During the 2017 legislative session, 20 gun bills were considered by the Florida House and the Senate, 15 of which were geared toward expanding access to guns and five that sought to impose gun control measures. Only two of the 20 bills passed, both expanding Florida’s “Stand Your Ground” laws, making it easier for people accused of violent crimes to claim they acted in self-defense.

A bill making it legal for the state’s 1.7 million concealed weapons permit-holders to carry their firearms openly failed, as did a bill banning assault weapons and parts that convert firearms into assault weapons, such as large-capacity magazines.

In the 2018 legislative session, at least 14 gun-related bills have been filed to date in either the House or the Senate, including a bill prohibiting the purchase, transfer or ownership of assault weapons and a bill allowing permit holders to carry guns into courthouses and temporarily surrender and store them at a checkpoint.

And in Northwest Florida, the Okaloosa County Commission voted in February to allow any non-sworn county worker with a concealed weapons permit to carry a gun on the job.

State Rep.

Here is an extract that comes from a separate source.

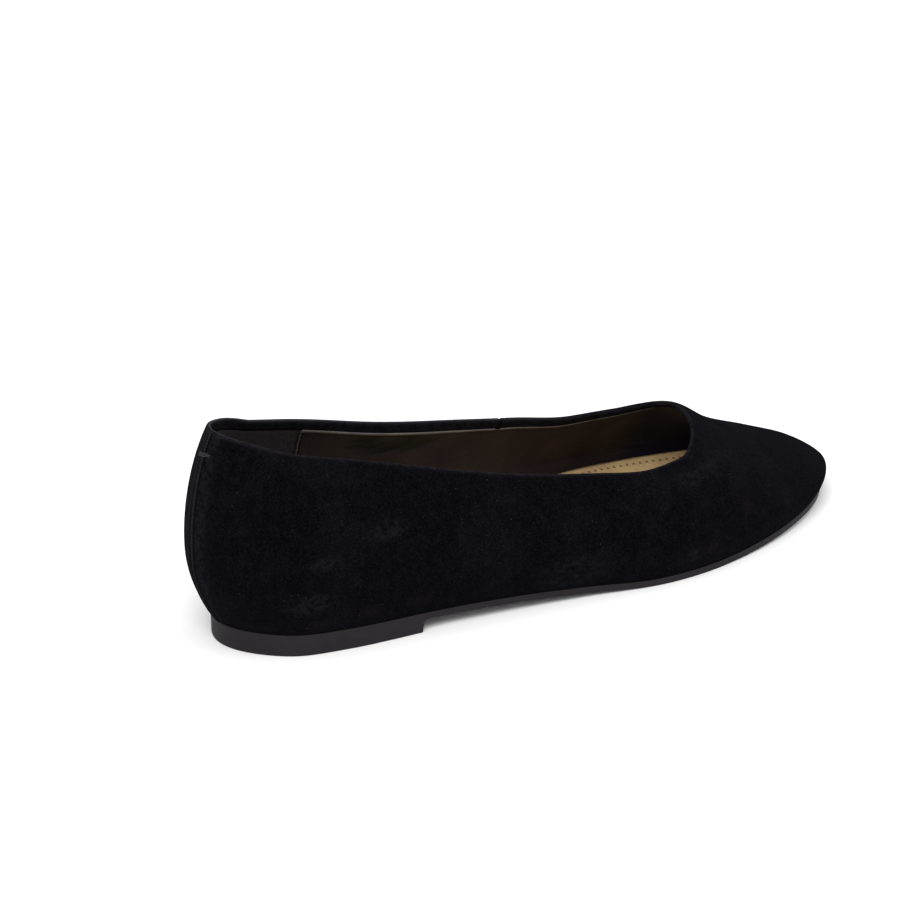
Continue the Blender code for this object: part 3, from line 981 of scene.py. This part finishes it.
class Skin:
    """The upper's outside as one mesh of both halves, with its collar loop and its normals."""

    def __init__(self, last, trim):
        self.drop = last.sizes.wall_thickness / 2
        seam = trim.side_seam_place
        around = [seam + step for step in SIDE_SEAM_STEPS]
        grids = {}
        points = []
        shares = {"edge": [], "shade": [], "brushed": [], "tinted": []}
        for side in ("outer", "inner"):
            rows = []
            stations = last.stations(side, self.drop, around)
            self.throat_rib = int(np.searchsorted(stations, last.throat(self.drop) - 1e-9))
            for i, x in enumerate(stations):
                rib = last.rib(side, x)
                wall = spread(last.wall_profile(rib, self.drop), WALL_ROWS, WALL_CROWDING)
                seam_dip = trim.side_seam_depth * bell(x, seam, SEAM_REACH) * (side == "inner")
                wall = shifted(wall, seam_dip - strip_raise(trim, rib))
                wall.height[0] -= SEAT_GAP
                wall.inward[0] += SEAT_GAP
                row = []
                run = np.hypot(np.diff(wall.inward), np.diff(wall.height))
                below = np.concatenate([[0.0], np.cumsum(run)])
                below = below[-1] - below
                worn_and_lit = self.wear_and_painted_light(trim, side, i, rib, wall, below)
                for j, (inward, height) in enumerate(zip(wall.inward, wall.height)):
                    on_ridge = j == WALL_ROWS - 1 and i >= self.throat_rib
                    if side == "inner" and (i in (0, len(stations) - 1) or on_ridge):
                        row.append(grids["outer"][i, j])
                        continue
                    row.append(len(points))
                    points.append(last.place(rib, inward, height))
                    for name, values in worn_and_lit.items():
                        shares[name].append(values[j])
                rows.append(row)
            grids[side] = np.array(rows)
        self.points = np.array(points)
        self.shares = {name: np.array(values) for name, values in shares.items()}
        self.faces = np.concatenate(
            [grid_faces(grids["outer"]), grid_faces(grids["inner"], flip=True)]
        )
        self.faces = np.array([f for f in self.faces if len(set(f)) == 4])
        self.normals = vertex_normals(self.points, self.faces)
        top = WALL_ROWS - 1
        outer = [grids["outer"][i, top] for i in range(self.throat_rib + 1)]
        inner = [grids["inner"][i, top] for i in range(self.throat_rib - 1, 0, -1)]
        self.loop = np.array(outer + inner)

    def wear_and_painted_light(self, trim, side, i, rib, wall, below):
        """The pale fibres with painted sheen, the painted highlight and painted shade, the brushed
        nap and the tint along one rib.
        """
        centre = from_centre(trim, rib)
        from_back = rib.foot[0] + rib.inward[0] * wall.inward
        near_strip = 1.0 if rib.foot[0] < STRIP_ZONE else 0.0
        fuzz_and_sheen = EDGE_FUZZ_AND_SHEEN * np.exp(-below / EDGE_FUZZ_AND_SHEEN_REACH) * rim_fuzz_and_sheen(from_back)
        # Painted highlight along the back strip's raised edge, and painted shade at its foot
        lines, foot_line = (
            line.strength * near_strip * bell(centre, line.middle, line.reach)
            for line in (STRIP_HIGHLIGHT, STRIP_FOOT)
        )
        band = 0.7 * near_strip * blend((centre - 1.2) / 0.8) * blend((5.5 - centre) / 2.5)
        upwards = blend((wall.height - 0.030) / 0.035)
        strip = near_strip * blend((1.1 - centre) / 0.2) * upwards
        brushed = band + 0.55 * strip
        tinted = 0.35 * strip
        if side == "outer":
            brushed = np.maximum(brushed, marked(BRUSHED, from_back, wall.height))
            tinted = np.maximum(tinted, marked(TINTED, from_back, wall.height))
        low = wall.height - wall.height[0]
        return {
            "edge": np.maximum(fuzz_and_sheen * (i < self.throat_rib), lines),
            "shade": np.maximum(FOOT_SHADE * np.exp(-low / FOOT_SHADE_REACH), foot_line),
            "brushed": brushed,
            "tinted": tinted,
        }

    def rim_frame(self):
        """Along the collar: the point, the outward normal and the direction off the edge."""
        edge = self.points[self.loop]
        tangent = np.roll(edge, -1, axis=0) - np.roll(edge, 1, axis=0)
        tangent /= np.linalg.norm(tangent, axis=1)[:, None]
        normal = self.normals[self.loop]
        normal = normal - tangent * np.sum(normal * tangent, axis=1)[:, None]
        normal /= np.linalg.norm(normal, axis=1)[:, None]
        return edge, normal, np.cross(normal, tangent)


def rim_fuzz_and_sheen(from_back):
    """How pale the turned edge is, partly pale fibres and partly painted sheen: most at the back,
    none at the throat.
    """
    return 0.65 * blend((0.168 - from_back) / 0.06) + 0.6 * blend((0.024 - from_back) / 0.024)


def turned_edge(skin, radius, band_width):
    """Rows of points that turn the suede over the collar and down inside it."""
    edge, normal, off = skin.rim_frame()
    centre = edge - normal * radius
    rows = []
    for turn in np.linspace(0, np.pi, RIM_STEPS + 1)[1:]:
        rows.append(centre + radius * (normal * math.cos(turn) + off * math.sin(turn)))
    for share in np.linspace(0, 1, BAND_STEPS + 1)[1:]:
        rows.append(rows[RIM_STEPS - 1] - off * band_width * share)
    return rows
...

Mel Ponder, R-Destin, said he would support legislation tightening restrictions on bump stocks and making it more difficult for mentally ill people to obtain weapons, but said gun laws would not have stopped the Vegas shooter, Stephen Paddock, from doing what he did.

“I am glad to see the NRA is helping lead a charge in making [bump stocks] harder to get,” Ponder said. “I am pro-Second Amendment. My ultimate goal is to preserve and protect the Second Amendment, so that’s the framework I’ll be working with concerning any legislation about guns.

“The guy in Vegas would have passed a background check,” he continued. “He wouldn’t have been on anybody’s radar. He had a mental issue. A lot of the issues now are with people driving cars into markets and such. Having tighter gun laws would not have changed the outcome of Vegas, sadly. I am going to error on the side of preserving and protecting gun owners and their right to keep and bear arms.”